2 thoughts on “Milo Yiannopoulos interviews Chuck Dixon

  1. As a gay man who has been reading your material for a while, I am sorry but I just wanted to say that my gayness is not a ‘lifestyle’ any more than straight people’s straightness is a ‘lifestyle’. His opinion is harmful and narrow-minded and I didn’t expect you to be supportive of individuals who make such harmful associations and misunderstanding sexuality as it is something inborn that a person can’t change as easily as a ‘lifestyle’. I’m really honestly very boggled that people could think of sexuality as an ‘alternative lifestyle’ as that has not been my experience of my gay sexuality. I’m not very supportive of Milo as he has said some shocking things about gay people(such as saying they shouldn’t be parents and that gay men should go back into the closet and get married to women and have children) and he actually thinks that if he could choose, he would not be gay(He has also made an attempt to be straight because he thought it would make him more oppressed, but it probably failed since he’s still gay). I can give you sources to all that I have claimed about him if you ask me. I understand that he supported gays after the Orlando shooting, but he seems to talk more about the horrors of Islam than focusing on the gay victims which I kind of expected, sadly as he is a alt right pundit. I honestly don’t understand how you don’t think Chuck Dixon’s opinions harm anyone. He is spreading a blatantly incorrect idea that gay people’s sexuality is a chosen lifestyle that shouldn’t be in children’s media, as if it is something abhorrent and deviant. Could you imagine how many people agree with him and will spread this message to their own children, their relatives and friends? I am anti-SJW and I don’t take sides but I believe LGBT rights and opportunities should not be a liberal or a conservative issue any more than it is a human rights issue. I say this because I am gay and I find the endless posturing and toeing the party line of both sides to be tiring and illogical when it comes to my right to be represented and to enjoy positive representation of people like me in media.

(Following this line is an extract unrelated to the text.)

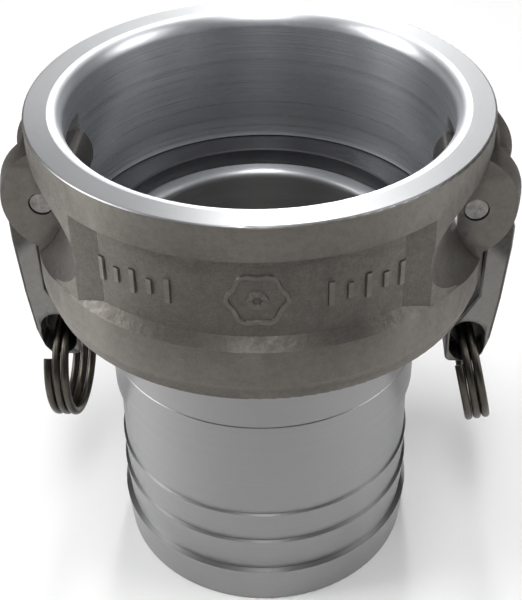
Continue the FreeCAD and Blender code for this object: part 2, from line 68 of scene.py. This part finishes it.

  2. Conchpearls1, I do not agree with Milo on every issue, however, I do think he makes valid points regarding some aspects of the modern gay community. While one’s sexuality may be biological, how one expresses this is indeed a lifestyle choice. Nothing about a man being attracted to other men requires him to speak in a high-pitched voice or wear Gucci. That is a performance, a choice of expression, in the same way that a man being “macho” is a choice.

    I do disagree with his position on gay parents and marriage, however, I am not sure how much of that he actually believes and how much of it he says to be provocative. He does have a point about gay men’s intelligence and that by virtue of our society allowing these men to have exclusively homosexual relationships where they are less likely to pass on their genes, we are effectively losing those potential aspects of intelligence and creativity. I doubt it is a dire as Milo claims, yet it is a valid point.

    As for Chuck Dixon, his views are his own. I do not agree that homosexuality should never be depicted in children’s media, although I do agree with him about the pushing of an agenda. The depictions are typically done to normalize homosexuality, not show that there are people who are gay. The latter is a statement of reality, while the former tries to teach a specific view. I have no problem with the latter, no matter how campy or ridiculous. I do not like the former, as it reduces gay people to a talking point, and actually strips them of their humanity.